The Lost Supermarket: The Quest For Fresh Foods

The Lost Supermarket: A Breed in Need of Replenishment

A continuing decline in the number of neighborhood supermarkets has made it harder for millions of New Yorkers to find fresh and affordable food within walking distance of their homes, according to a recent city study. The dearth of nearby supermarkets is most severe in minority and poor neighborhoods already beset by obesity, diabetes and and heart disease.

The supermarket closings — not confined to poor neighborhoods — result from rising rents and slim profit margins, among other causes. They have forced residents to take buses or cabs to the closest supermarkets in some areas. Those with cars can drive, but the price of gasoline is making some think twice about that option. In many places, residents said the lack of competition has led to rising prices in the remaining stores.
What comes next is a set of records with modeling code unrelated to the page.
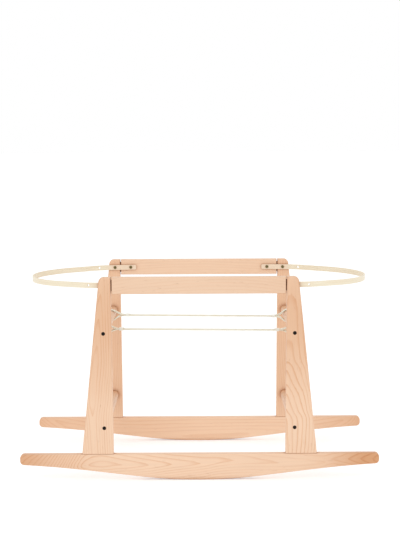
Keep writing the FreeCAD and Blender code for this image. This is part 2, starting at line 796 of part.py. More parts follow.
def add_slot(sketch, radius, bottom):
    """A stadium of the given radius whose two centres are the origin and (0, bottom)."""
    up = Vector(0, 0, 1)
    top_arc = Part.ArcOfCircle(Part.Circle(Vector(0, 0, 0), up, radius.number), 0, math.pi)
    low_arc = Part.ArcOfCircle(
        Part.Circle(Vector(0, bottom.number, 0), up, radius.number), math.pi, 2 * math.pi)
    sketch.addGeometry(top_arc, False)
    sketch.addGeometry(low_arc, False)
    for sign in (-1, 1):
        sketch.addGeometry(Part.LineSegment(
            Vector(sign * radius.number, 0, 0),
            Vector(sign * radius.number, bottom.number, 0)), False)
    for arc, height, start in ((0, ZERO, radius), (1, bottom, -radius)):
        pin_vertex(sketch, arc, 3, ZERO, height)
        pin_vertex(sketch, arc, 1, start, height)
        sketch.addConstraint(Sketcher.Constraint("Horizontal", arc, 1, arc, 2))
    for line, top_end, low_end in ((2, 2, 1), (3, 1, 2)):
        sketch.addConstraint(Sketcher.Constraint("Coincident", line, 1, 0, top_end))
        sketch.addConstraint(Sketcher.Constraint("Coincident", line, 2, 1, low_end))


# ---- Assembly ------------------------------------------------------------------------

for frame_name, frame in (("front", NO_TURN), ("back", HALF_TURN)):
    make_rocker(f"rocker_{frame_name}", frame)
    make_rail(f"rail_{frame_name}", frame)
    for side_name, side in (("left", -1), ("right", 1)):
        model_side = side if frame_name == "front" else -side
        make_leg(f"leg_{frame_name}_{side_name}", model_side, frame)

for level in ("upper", "lower"):
    for side_name, side in (("left", -1), ("right", 1)):
        make_cross_dowel(f"cross_dowel_{level}_{side_name}", side, f"{level}_dowel_height")

head_seat_depth = SIZES["board_thickness"] - SIZES["counterbore_depth"]
link_group("frame_bolts", make_bolt(), dowel_end_placements(head_seat_depth))
link_group("threaded_inserts", make_insert(), dowel_end_placements(0))
pin = make_pin()
link_group("foot_pins_front", pin, pin_placements(NO_TURN))
link_group("foot_pins_back", pin, pin_placements(HALF_TURN))

screw = make_screw()
for side_name, side in (("left", -1), ("right", 1)):
    make_hoop(f"hoop_{side_name}", hoop_placement(side))
    link_group(f"hoop_screws_{side_name}", screw, screw_placements(side))

for rope_name, route in (("back", ROPE_BACK_ROUTE), ("front", ROPE_FRONT_ROUTE)):
    make_rope(f"rope_{rope_name}", route)
    make_whipping(f"whipping_{rope_name}_left", route[9], route[1], route[0])
    make_whipping(f"whipping_{rope_name}_right", route[10], route[18], route[19])

document.recompute()
for item in document.Objects:
    if "Invalid" in item.State or "Error" in item.State:
        raise RuntimeError(f"{item.Name} did not recompute: {item.State}")
for item in exported:
    if item.Shape.isNull() or not item.Shape.isValid():
        raise RuntimeError(f"{item.Label} has no valid shape")

os.makedirs("parts", exist_ok=True)
for item in exported:
    item.Shape.exportStep(f"parts/{item.Label}.step")
    box = item.Shape.BoundBox
    print(f"{item.Label}: {len(item.Shape.Solids)} solid(s), volume {item.Shape.Volume:.0f},"
          f" X {box.XMin:.1f}..{box.XMax:.1f} Y {box.YMin:.1f}..{box.YMax:.1f}"
          f" Z {box.ZMin:.1f}..{box.ZMax:.1f}")
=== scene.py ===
"""Looks of the rocking bassinet stand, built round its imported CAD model. Metres, +Z up."""

import math

import bmesh
import bpy
from mathutils import Euler, Matrix, Vector


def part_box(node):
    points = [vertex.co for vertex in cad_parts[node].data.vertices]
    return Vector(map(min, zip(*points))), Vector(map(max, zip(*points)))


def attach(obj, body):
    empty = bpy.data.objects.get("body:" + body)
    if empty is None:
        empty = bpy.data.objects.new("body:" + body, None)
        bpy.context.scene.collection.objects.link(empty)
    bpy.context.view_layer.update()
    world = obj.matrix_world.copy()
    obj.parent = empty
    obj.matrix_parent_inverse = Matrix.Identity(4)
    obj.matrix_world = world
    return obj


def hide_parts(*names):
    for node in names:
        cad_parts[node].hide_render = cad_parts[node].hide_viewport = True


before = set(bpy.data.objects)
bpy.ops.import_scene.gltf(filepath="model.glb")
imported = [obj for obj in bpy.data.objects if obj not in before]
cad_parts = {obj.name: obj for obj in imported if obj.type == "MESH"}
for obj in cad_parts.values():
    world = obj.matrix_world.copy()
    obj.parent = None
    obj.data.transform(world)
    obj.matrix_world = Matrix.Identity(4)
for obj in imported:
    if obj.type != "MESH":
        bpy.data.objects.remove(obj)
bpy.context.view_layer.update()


# ---- Camera, light and floor -----------------------------------------------------------

CAMERA_PLACE = (0.00336, -3.6983, 0.9120)
CAMERA_PITCH = 6.145            # degrees below the horizon
CAMERA_ROLL = -0.288            # degrees about the line of sight
CAMERA_LENS = 95.55             # mm, on a sensor 36 mm along the picture's long side
LIGHTS = (                      # name, place, target, width and watts
    ("key", (-0.9, -2.6, 2.6), (0, 0, 0.25), 1.6, 13),
    ("fill", (2.4, -1.2, 1.5), (0, 0, 0.3), 1.8, 3),
)
FLOOR_RADIUS = 30.0
FLOOR_GREY = 0.75
FLOOR_GLOW = 0.37               # small emission that keeps the pale floor white


def make_camera():
    data = bpy.data.cameras.new("camera")
    data.lens = CAMERA_LENS
    data.sensor_width = 36.0
    camera = bpy.data.objects.new("camera", data)
    bpy.context.scene.collection.objects.link(camera)
    look = Euler((math.radians(90 - CAMERA_PITCH), 0, 0)).to_matrix()
    roll = Matrix.Rotation(math.radians(CAMERA_ROLL), 3, "Z")
    camera.matrix_world = Matrix.Translation(CAMERA_PLACE) @ (look @ roll).to_4x4()
    bpy.context.scene.camera = camera


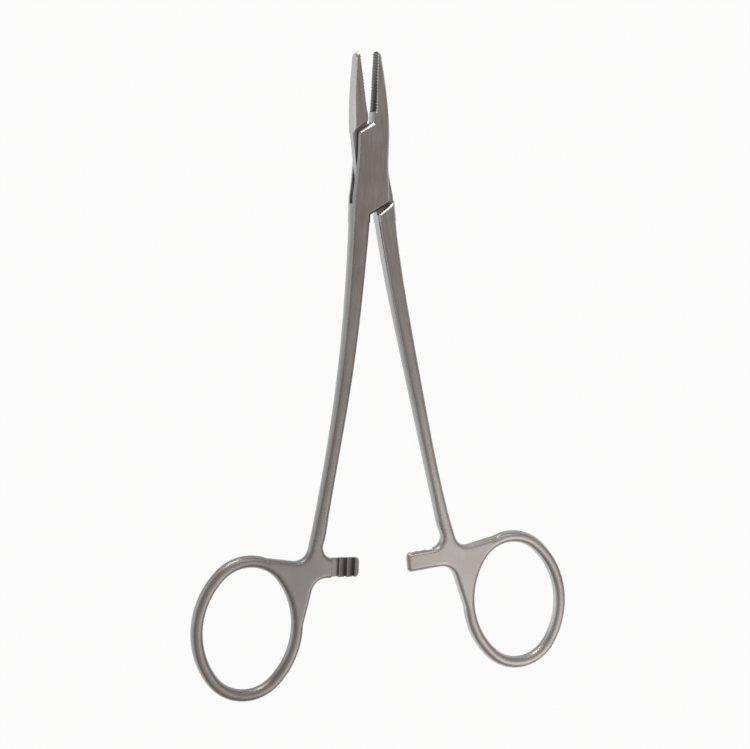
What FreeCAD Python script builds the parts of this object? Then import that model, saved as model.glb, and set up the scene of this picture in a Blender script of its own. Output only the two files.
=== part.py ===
import FreeCAD, Part
import math
import os

# Surgical needle holder with a box lock, finger rings and a three tooth ratchet.
# Sizes are in millimetres. X runs across the tool, Y runs from the rings to the
# jaw tips and Z runs from the table to the viewer. The pin axis is the Z axis.
# Both arms are drawn with the jaws shut, then swung open by half the rest angle.

# Whole tool
closed_length = 149.7
pin_to_tip = 26.45
rest_opening = 8.6

# Box and its slanted plate ends
box_thickness = 4.4
box_half_width = 3.75
box_flare = 0.65
plate_end = 10.3
plate_end_low = 10.85
plate_slope = 0.64
plate_bevel = 0.55
side_bevel = 0.5
shelf_rise = 0.9
side_bend_y = 1.5
corner_setback = 0.4
flare_setback = 1.0
stub_length = 0.8

# Slot, tenon and pin
slot_height = 2.1
slot_wall = 10.05
slot_wall_slope = 0.352
shoulder_gap = 0.22
tenon_side_play = 0.05
tenon_end_play = 0.22
pin_diameter = 3.2
pin_play = 0.04

# Jaws
jaw_length = 13.8
jaw_root_thickness = 4.36
jaw_tip_thickness = 3.0
jaw_tip_width = 1.35
jaw_tip_round = 1.8
jaw_belly = 0.32
jaw_gap_shut = 0.06
taper_lead = 5.3
taper_root = 1.7
tooth_pitch = 0.72
tooth_depth = 0.26
tooth_relief = 0.012

# Shanks
shank_gap = 0.3
shank_lead = 1.15
shank_top_width = 4.2
shank_low_width = 2.8
shank_taper_share = 0.72
shank_flare_share = 0.8
shank_foot_flare = 0.4
shank_foot_offset = 3.14
shank_tail = 2.0
shank_tail_shift = 0.31
box_arm_bow = -0.4
tenon_arm_bow = 0.35
edge_round = 1.0
seat_depth = 0.015

# Finger rings
ring_long = 28.16
ring_short = 21.08
ring_band = 2.75
ring_thickness = 3.0
ring_lean = 2.5
ring_centre_x = 25.59
ring_overlap = 0.4

# Web between the shank and the ring
web_rise = 8.45
neck_fillet = 3.2
neck_drop = 1.9
neck_reach = 3.6
neck_sink = 0.66
inner_foot_in = 0.75
inner_foot_drop = 2.2
outer_foot_in = 2.1
outer_foot_rise = 3.0

# Ratchet bars
bar_rise = 13.62
bar_height = 4.6
bar_reach = 1.35
bar_corner = 1.2
bar_top_fillet = 2.6
bar_low_fillet = 3.6
bar_overlap = 0.8
ratchet_teeth = 3
ratchet_pitch = 1.95
ratchet_lead = 1.3
ratchet_depth = 0.85
ratchet_play = 0.05
ratchet_lock_lean = 0.12
ratchet_run_out = 0.5

# Places that follow from the sizes above
mid_z = box_thickness / 2.0
half_gap = jaw_gap_shut / 2.0
throat_y = pin_to_tip - jaw_length
ring_centre_y = pin_to_tip - closed_length + ring_band + ring_long / 2.0
ring_side_x = ring_centre_x - ring_short / 2.0 - ring_band
ring_top_y = ring_centre_y + ring_long / 2.0 + ring_band
web_low = mid_z - ring_thickness / 2.0
web_high = mid_z + ring_thickness / 2.0
bar_y = ring_centre_y + bar_rise
bar_top = bar_y + bar_height / 2.0
bar_low = bar_y - bar_height / 2.0
web_top_y = bar_y + web_rise
shank_top_y = -plate_end_low - shank_lead
shank_top_x = shank_gap / 2.0 + shank_top_width / 2.0
shank_foot_x = ring_side_x - shank_foot_offset
stub_y = shank_top_y - stub_length
box_low_half = box_half_width + box_flare
side_top_y = plate_end - plate_slope * box_half_width - corner_setback
side_low_y = -plate_end_low + plate_slope * box_low_half + flare_setback

# Far sides of the cutting tools, outside the metal
far_x = 3.0 * box_half_width
far_y = plate_end_low + 6.0
far_z = 3.0 * box_thickness


def vec(x, y, z=0.0):
    return FreeCAD.Vector(x, y, z)


def lerp(a, b, s):
    return a + (b - a) * s


def lines(points):
    edges = []
    for a, b in zip(points[:-1], points[1:]):
        edges.append(Part.makeLine(vec(*a), vec(*b)))
    return edges


def arc(a, b, c):
    return Part.Arc(vec(*a), vec(*b), vec(*c)).toShape()


def prism(edges, low, high):
    # plan outline pulled up between two heights
    face = Part.Face(Part.Wire(Part.__sortEdges__(edges)))
    face.translate(vec(0.0, 0.0, low))
    return face.extrude(vec(0.0, 0.0, high - low))


def poly(points, low=-far_z, high=far_z):
    return prism(lines(points + points[:1]), low, high)


def mirrored(shape):
    return shape.mirror(vec(0.0, 0.0, 0.0), vec(1.0, 0.0, 0.0))


def swung(shape, angle):
    # turn about the pin axis, counter clockwise is positive
    turned = shape.copy()
    turned.rotate(vec(0.0, 0.0, 0.0), vec(0.0, 0.0, 1.0), angle)
    return turned


def turned_over(shape):
    # half turn about the long middle line of the box
    turned = shape.copy()
    turned.rotate(vec(0.0, 0.0, mid_z), vec(0.0, 1.0, 0.0), 180.0)
    return turned


def plate_line(x, gap=0.0):
    # slanted end of the box plates towards the jaws
    return plate_end + plate_slope * x + gap * math.hypot(1.0, plate_slope)


def plate_line_low(x, gap=0.0):
    # slanted end of the box plates towards the shanks
    return -plate_end_low + plate_slope * x - gap * math.hypot(1.0, plate_slope)


def wall_line(x, play=0.0):
    # end wall of the slot, on the side of the solid jaw root
    return slot_wall - slot_wall_slope * x - play * math.hypot(1.0, slot_wall_slope)


# Rounded edges are ground in three narrow flats that touch a circle of the radius edge_round

flat_width = 2.0 - math.sqrt(2.0)
flat_step = 0.215


def ground(shape, levels, keep):
    # grind the edges that lie at the first and last level, first at 45 degrees, then beside it
    wide = flat_width * edge_round
    low, high = levels
    shape = shape.makeChamfer(wide, level_edges(shape, [low, high], keep))
    rims = level_edges(shape, [low, low + wide, high - wide, high], keep)
    return shape.makeChamfer(flat_step * edge_round, rims)


def level_edges(shape, levels, keep):
    # edges that lie at one of the heights and pass the test
    found = []
    for edge in shape.Edges:
        first, last = edge.ParameterRange
        spots = [edge.valueAt(lerp(first, last, s)) for s in (0.0, 0.5, 1.0)]
        if any(all(abs(p.z - z) < 1e-3 for p in spots) for z in levels) and keep(spots[1]):
            found.append(edge)
    return found


# Shank: a smooth bar lofted through sections with ground edges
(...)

“Many people in low-income neighborhoods are spending their food budget at discount stores or pharmacies where there is no fresh produce,” said Amanda Burden, the city’s planning director. “In our study, a significant percentage of them reported that in the day before our survey, they had not eaten fresh fruit or vegetables. Not one. That really is a health crisis in the city.”
This is a much larger problem than it appears, there is already a health crisis of the poor urban neighborhoods as they are already at higher risk for disease due to living conditions, but now the removal of fresh foods completely from one's diet could be devastating. A supermarket closes down and another two fast food restaurants open up. This is just another subtle affect that the dependence of foreign oil and inflation is causing.